Except that it does work with an Opteka iISO flash on an A7II with the LA-EA4. So, it's not impossible... just weird. There are plenty of other things wrong with that Opteka flash, but they - possibly by accident - got the AF assist to work.
Note that it does not work with this same combination on an A7. Another combination I tried is the Minolta 3600HS(D) on both the A7 and A7II with LA-EA4. No assist with either of these combinations.
I don't know why Sony messed this up, and I really don't know why they refuse to fix it, other than maybe more of trying to push people away from A mount lenses.
Its not really about A-mount lenses, its about the MILC sensor. My believe is that it was intentional. The traditional AF assist beams are IR-based wavelengths and MILC sensors have an IR filter. The belief is that since the AF is performed at the sensor, the AF assist beam would never be seen by the AF system due to the filter. It is likely they disabled the AF assist lamp signal from the camera intentionally to avoid support requests saying "Why doesn't my flash's AF beam seem to actually improve AF speed on my mirrorless body?????". So the flash is likely not even seeing a request for AF assist.

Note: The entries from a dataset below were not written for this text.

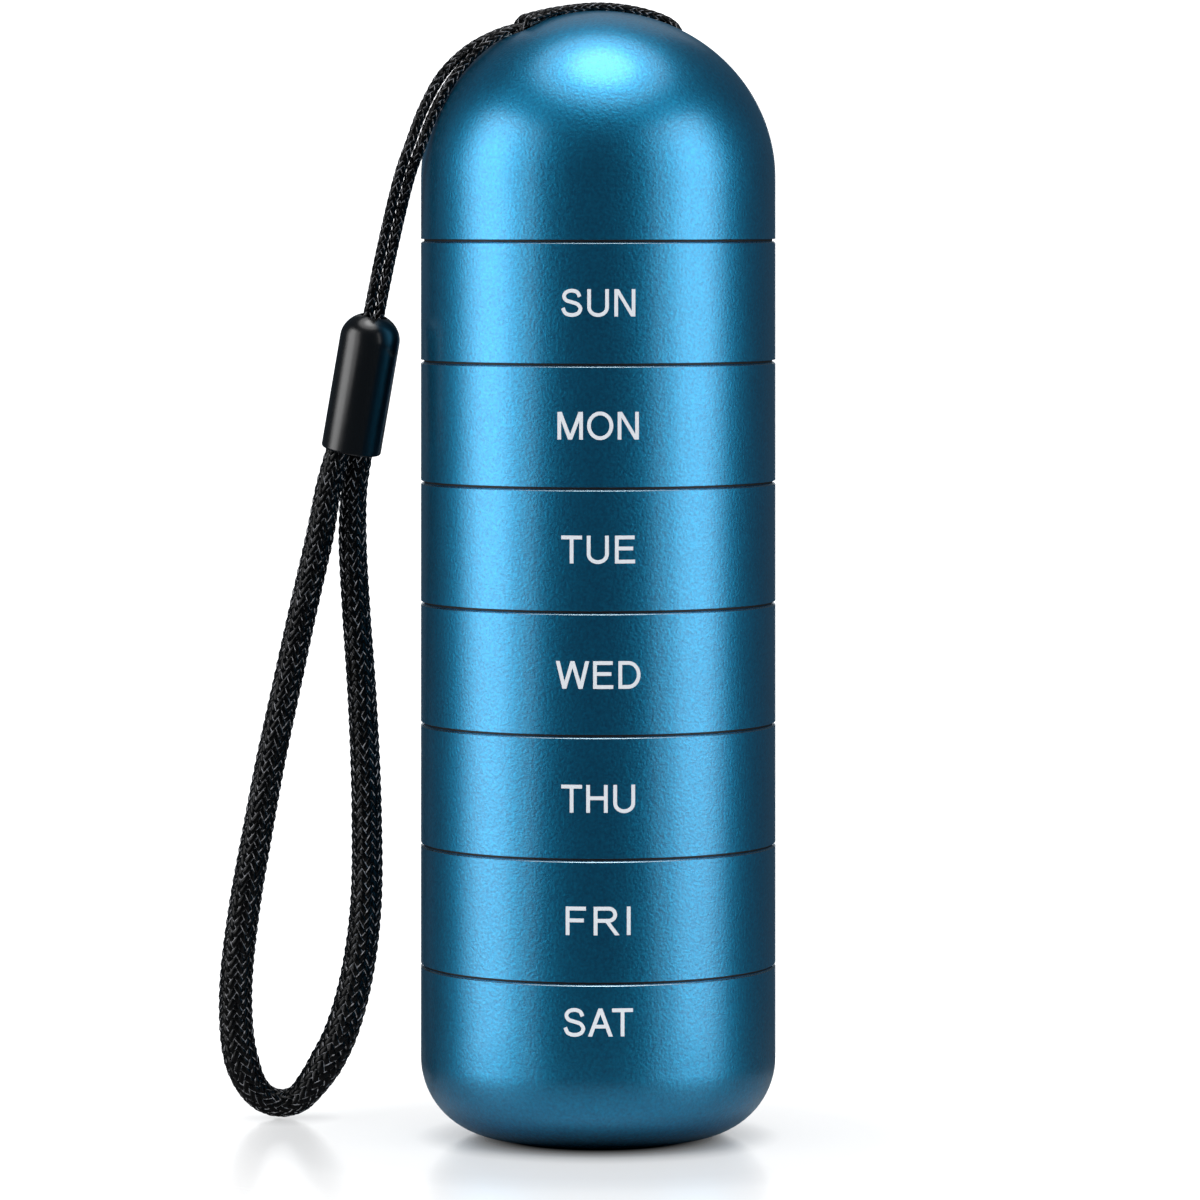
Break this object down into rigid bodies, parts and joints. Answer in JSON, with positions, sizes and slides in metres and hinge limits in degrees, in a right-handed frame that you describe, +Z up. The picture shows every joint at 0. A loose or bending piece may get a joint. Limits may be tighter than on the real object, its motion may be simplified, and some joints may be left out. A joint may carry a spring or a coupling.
{
  "type": "weekly pill organizer",
  "caption": "Capsule-shaped weekly pill organizer: day compartments in blue anodised aluminium that screw onto one another under a domed cap with a braided wrist strap.",
  "frame": {"origin": "centre of the flat foot under the lowest compartment", "axes": "+Z up along the stack's axis, -Y towards the labelled front, +X to the right as seen from the front, so the strap hangs on the -X side"},
  "size_m": [0.0697, 0.0442, 0.1414],
  "materials": {
    "anodised_shell": "blue anodised, fine bead-blasted satin",
    "moulded_liner": "matt black polypropylene",
    "seal": "soft dark grey silicone",
    "cord": "braided black polyester",
    "bead": "glossy black",
    "crimp": "plain, drawn tube"
  },
  "bodies": {
    "sat_base": {"sat_base_shell": "anodised_shell", "sat_base_cup": "moulded_liner"},
    "fri_seal_ring": {"fri_seal": "seal"},
    "fri_section": {"fri_sleeve": "anodised_shell", "fri_cup": "moulded_liner"},
    "thu_seal_ring": {"thu_seal": "seal"},
    "thu_section": {"thu_sleeve": "anodised_shell", "thu_cup": "moulded_liner"},
    "wed_seal_ring": {"wed_seal": "seal"},
    "wed_section": {"wed_sleeve": "anodised_shell", "wed_cup": "moulded_liner"},
    "tue_seal_ring": {"tue_seal": "seal"},
    "tue_section": {"tue_sleeve": "anodised_shell", "tue_cup": "moulded_liner"},
    "mon_seal_ring": {"mon_seal": "seal"},
    "mon_section": {"mon_sleeve": "anodised_shell", "mon_cup": "moulded_liner"},
    "sun_seal_ring": {"sun_seal": "seal"},
    "sun_section": {"sun_sleeve": "anodised_shell", "sun_cup": "moulded_liner"},
    "cap_seal_ring": {"cap_seal": "seal"},
    "cap": {"cap_dome_shell": "anodised_shell", "cap_insert": "moulded_liner", "strap_bead": "bead", "strap_crimp": "crimp", "strap_thin_cord": "cord", "strap_wrist_loop": "cord"}
  },
  "joints": [
    {"name": "fri_lift", "type": "slide", "parent": "sat_base", "child": "fri_seal_ring", "axis": [0, 0, 1], "range_m": [0, 0.005]},
    {"name": "fri_turn", "type": "hinge", "parent": "fri_seal_ring", "child": "fri_section", "pos_m": [0, 0, 0.0213], "axis": [0, 0, 1], "range_deg": [0, 360]},
    {"name": "thu_lift", "type": "slide", "parent": "fri_section", "child": "thu_seal_ring", "axis": [0, 0, 1], "range_m": [0, 0.005]},
    {"name": "thu_turn", "type": "hinge", "parent": "thu_seal_ring", "child": "thu_section", "pos_m": [0, 0, 0.0363], "axis": [0, 0, 1], "range_deg": [0, 360]},
    {"name": "wed_lift", "type": "slide", "parent": "thu_section", "child": "wed_seal_ring", "axis": [0, 0, 1], "range_m": [0, 0.005]},
    {"name": "wed_turn", "type": "hinge", "parent": "wed_seal_ring", "child": "wed_section", "pos_m": [0, 0, 0.0513], "axis": [0, 0, 1], "range_deg": [0, 360]},
    {"name": "tue_lift", "type": "slide", "parent": "wed_section", "child": "tue_seal_ring", "axis": [0, 0, 1], "range_m": [0, 0.005]},
    {"name": "tue_turn", "type": "hinge", "parent": "tue_seal_ring", "child": "tue_section", "pos_m": [0, 0, 0.0663], "axis": [0, 0, 1], "range_deg": [0, 360]},
    {"name": "mon_lift", "type": "slide", "parent": "tue_section", "child": "mon_seal_ring", "axis": [0, 0, 1], "range_m": [0, 0.005]},
    {"name": "mon_turn", "type": "hinge", "parent": "mon_seal_ring", "child": "mon_section", "pos_m": [0, 0, 0.0813], "axis": [0, 0, 1], "range_deg": [0, 360]},
    {"name": "sun_lift", "type": "slide", "parent": "mon_section", "child": "sun_seal_ring", "axis": [0, 0, 1], "range_m": [0, 0.005]},
    {"name": "sun_turn", "type": "hinge", "parent": "sun_seal_ring", "child": "sun_section", "pos_m": [0, 0, 0.0963], "axis": [0, 0, 1], "range_deg": [0, 360]},
    {"name": "cap_lift", "type": "slide", "parent": "sun_section", "child": "cap_seal_ring", "axis": [0, 0, 1], "range_m": [0, 0.005]},
    {"name": "cap_turn", "type": "hinge", "parent": "cap_seal_ring", "child": "cap", "pos_m": [0, 0, 0.1113], "axis": [0, 0, 1], "range_deg": [0, 360]}
  ],
  "couplings": [
    {"joint": "fri_lift", "follows": "fri_turn", "m_per_rad": 0.000795},
    {"joint": "thu_lift", "follows": "thu_turn", "m_per_rad": 0.000795},
    {"joint": "wed_lift", "follows": "wed_turn", "m_per_rad": 0.000795},
    {"joint": "tue_lift", "follows": "tue_turn", "m_per_rad": 0.000795},
    {"joint": "mon_lift", "follows": "mon_turn", "m_per_rad": 0.000795},
    {"joint": "sun_lift", "follows": "sun_turn", "m_per_rad": 0.000795},
    {"joint": "cap_lift", "follows": "cap_turn", "m_per_rad": 0.000795}
  ]
}
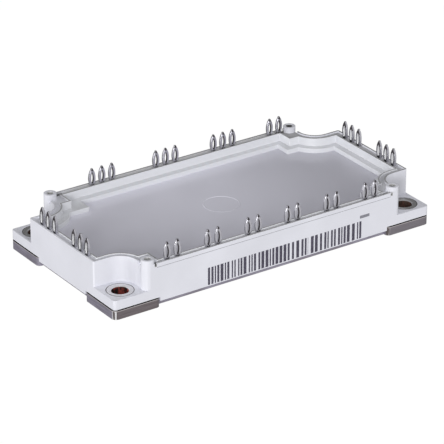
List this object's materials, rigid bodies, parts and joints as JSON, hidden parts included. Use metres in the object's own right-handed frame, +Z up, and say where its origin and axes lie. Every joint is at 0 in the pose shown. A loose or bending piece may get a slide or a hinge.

Your example of the Opteka flash with LA-EA4 works is because that adapter has a complete SLT PDAF system built into it (bypassing the MILC on sensor AF system), so a traditional IR assist beam would be seen by the adapter's AF system. I am not sure why various combinations of this adapter/body/flash are not consistent.
They couldn't have firmware updated existing flashes to use a different wavelength of light for the AF assist beams, so there isn't a way they could have worked. (at least the pure IR ones).
So then in later flashes, they added an LED-based AF assist lamp which would be seen by the sensor and likely altered the triggering spec to have a traditional AF assist firing mode and a new AF assist mode for the LED lamp. As someone else mentioned already, it was only after this change that Godox X1T-S firmware update allowed the AF beam to trigger. The Godox likely looks for the new signal type and fires its non-IR visible AF assist beam, etc.
Presumably, other flash/trigger manufacturers using non-IR AF assist beams could take advantage of this new mode/trigger and update their firmware accordingly.